TUNTUTAN itu mewakili sekitar 750 perwakilan warga Dayak Meratus dari 300 balai (rumah besar pusat kegiatan adat) yang tersebar di seluruh Kalsel. Mereka baru saja menggelar kongres selama empat hari yang berakhir Kamis (26/6). Salah satu rekomendasi dari kongres adalah menolak apa pun bentuk eksploitasi terhadap Hutan Lindung Pegunungan Meratus (HLPM). Di antara pengeksploitasinya adalah perusahaan pertambangan emas PT Meratus Sumber Mas (PT Placer Dome Indonesia dan PT Scorpion Placer Dome).

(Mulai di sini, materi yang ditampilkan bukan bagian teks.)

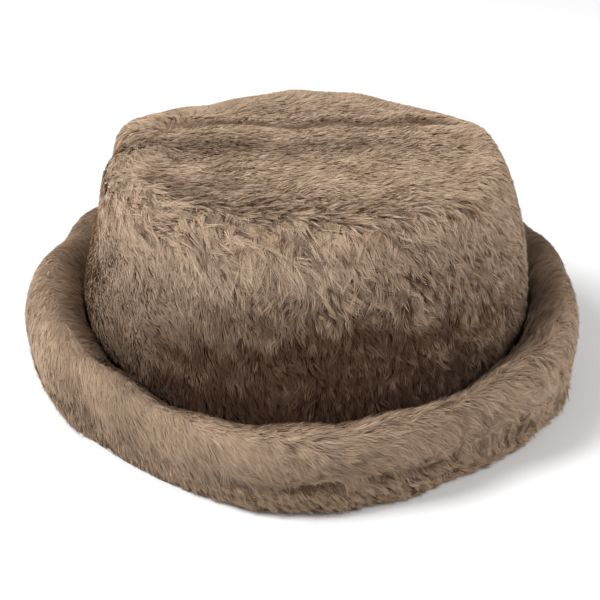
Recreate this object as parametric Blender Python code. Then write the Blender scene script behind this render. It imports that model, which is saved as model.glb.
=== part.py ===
"""A bucket hat of deep fur cloth: a flat tip, a flaring side wall and a fat turned brim of two plies.

Everything is in metres, +Z up, with the hat resting on the floor at z = 0.
Azimuths are in degrees: 0 is the hat's +X side, 90 its back and 270 its front, which looks along -Y.
"""

import math
from collections import namedtuple

import bmesh
import bpy


def table(columns, *rows):
    """A short table: each row's values go by the names of the columns."""
    row_kind = namedtuple("Row", columns)
    return [row_kind(*row) for row in rows]


# Head and cloth
HEAD_RADIUS = 0.0905  # the opening for the head, a 57 cm head size
FUR_PLY = 0.0168  # backing and pile of one ply of the fur cloth
GAP = 0.0003  # kept between neighbouring pieces

# Crown
HAT_HEIGHT = 0.108  # floor to the top of the tip
WALL_BOTTOM = 0.006  # floor to the bottom edge of the side wall
SHOULDER_DROP = 0.0075  # from the top of the tip down to its seam
TIP_SEAM_RADIUS = 0.0930
TIP_EDGE_WIDTH = 0.0100  # the rounded band just inside the tip's seam
TIP_THICKNESS = 0.0130
TIP_DISH = 0.0030  # how far the middle of the tip sinks
BACK_SLUMP = 0.0010  # how far the tip sinks behind its storage fold

# Brim
BRIM_REACH = 0.0275  # from the widest part of the wall out to the brim's edge
BRIM_HEIGHT = 0.0500  # floor to the top of the roll
PARTING_HEIGHT = 0.0150  # floor to the seam between the two plies, at the edge
FOOT_WIDTH = 0.0120  # the flat ring that the hat stands on
PLY_PARTING_AT_WALL = 0.35  # where the plies part at the wall, as a share up to the crease
VALLEY_OPENNESS = 0.55  # 0 rolls the brim's inner side round, 1 makes it a straight slope

# Storage fold across the tip
FOLD_BACK = 0.0420  # from the middle of the tip back to the ridge
FOLD_RISE = 0.0035
FOLD_WIDTH = 0.0070
GROOVE_FRONT = 0.0085  # from the ridge forward to the groove
GROOVE_DEPTH = 0.0030

# Fur locks
LOCK_RISE = 0.0026  # how far a lock's end stands out
TIP_LOCK_RISE = 0.0012  # the same on the tip, where the fur lies flat
LOCKS_AROUND = 36
WALL_LOCK_ROWS = 5
TIP_LOCKS_ACROSS = 18
BRIM_TOP_LOCK_ROWS = 4
BRIM_UNDER_LOCK_ROWS = 2

# How finely the outlines and the plain faces are divided
WALL_INNER_STEPS = 4
STEPS_PER_LOCK_ROW = 4  # along the side wall's outline, before the locks are raised on it
QUARTER_STEPS = 8  # round a quarter of the brim's roll
BELLY_STEPS = 4  # from the roll's widest place down to the seam of the plies
UNDERSIDE_STEPS = 16  # from the roll's widest place down to the foot
PLY_CUT_STEPS = 2
SHARP_ANGLE = 50  # degrees between faces, from which an edge is shaded hard

# The side wall from its bottom to the tip's seam. flare is 1 at the widest radius and 0 at the seam,
# ply is the share of the fur cloth's thickness.
WALL = table(
    "height flare ply",
    (0.00, 0.78, 0.84),
    (0.12, 0.93, 0.93),
    (0.26, 1.00, 1.00),
    (0.46, 0.91, 1.00),
    (0.66, 0.69, 1.00),
    (0.86, 0.36, 1.00),
    (1.00, 0.00, 1.00),
)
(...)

Perusahaan itu baru saja mendapat izin dari pemerintah pusat untuk menambang di hutan lindung bersama 14 perusahaan lainnya di seluruah Indonesia. Walaupun penolakan masyarakat adat pernah dilontarkan sebelumnya, suara-suara itu toh dianggap tidak ada. Menurut warga Kecamatan Hampang Kota Baru yang ketempatan pertambangan itu, Ardiansyah, mereka menolak kehadiran perusahaan itu karena daerah tersebut merupakan HLPM. Lokasi tambang itu juga merupakan tempat warga Dayak Meratus mencari buah-buahan, madu, dan hasil hutan lainnya. Di sekitar lokasi tambang itu juga ada sumber mata air sekaligus daerah tangkapan air daerah aliran sungai (DAS) berbagai penjuru wilayah. "Di situ juga ada hutan keramat yang harus kami jaga kelestariannya," kata Ardiansyah. Lalu, apakah pernyataan kongres masyarakat adat Dayak Meratus itu bisa dijadikan bekal untuk menolak kehadiran perusahaan penambangan emas itu? Para anggota DPRD Kalsel pun menganggap masalah itu wewenang pemerintah pusat. Peluang dukungan dari anggota DPRD Kalsel memang ada, namun secara kelembagaan sangat kecil. Track record DPRD Kalsel sendiri juga buruk, mengingat DPRD Kalsel-lah yang membuat Peraturan Daerah Nomor 9 Tahun 2000 yang menjadikan areal hutan lindung bisa disulap menjadi hutan produksi. ***
LALU, kekuatan apa lagi yang bisa ÆmembekingiÆ Dayak Meratus
untuk ÆmelawanÆ keputusan pemerintah pusat? Koordinator Aliansi Meratus Muhammad Saleh berharap perjuangan masyarakat adat berlanjut, karena langkah itu didukung konvensi International Labour Organization (ILO) Nomor 169 tentang Bangsa Pribumi dan Masyarakat Adat di Negara-negara Merdeka. Jika negara tetap menjadikan HLPM sebagai areal tambang sementara, masyarakat adat menolaknya, perbuatan itu bertentangan dengan konvensi ILO No 169, terutama Pasal 7 Ayat (1). Dalam pasal tersebut disebutkan bahwa masyarakat adat memiliki hak menolak pembangunan yang tidak sesuai dengan prioritas mereka. Masyarakat adat berhak mempunyai prioritas sendiri yang menyangkut proses pembangunan, mengingat hal itu akan mempengaruhi kehidupan, kepercayaan, lembaga-lembaga, dan keadaan spiritual mereka dan tanah yang mereka tempati atau yang mereka pergunakan, dan untuk menjalankan kontrol, sejauh mungkin dilakukan, terhadap pembangunan ekonomi, sosial dan budaya mereka sendiri. Masyarakat adat seharusnya juga diikutkan dalam setiap pembentukan, pelaksanaan, dan evaluasi dari rencana-rencana atau program-program pembangunan regional maupun nasional yang akan membawa pengaruh bagi mereka secara langsung. Namun, semua itu tak pernah dilakukan terhadap Dayak Meratus. *** BEGITULAH ironi yang terjadi di negeri ini. Dayak Meratus yang hanya dipandang sebelah mata oleh warga kota karena dianggap sebagai suku terpencil dan suku terasing, justru secara sadar dan waras mati- matian menyampaikan pembelaannya terhadap HLPM.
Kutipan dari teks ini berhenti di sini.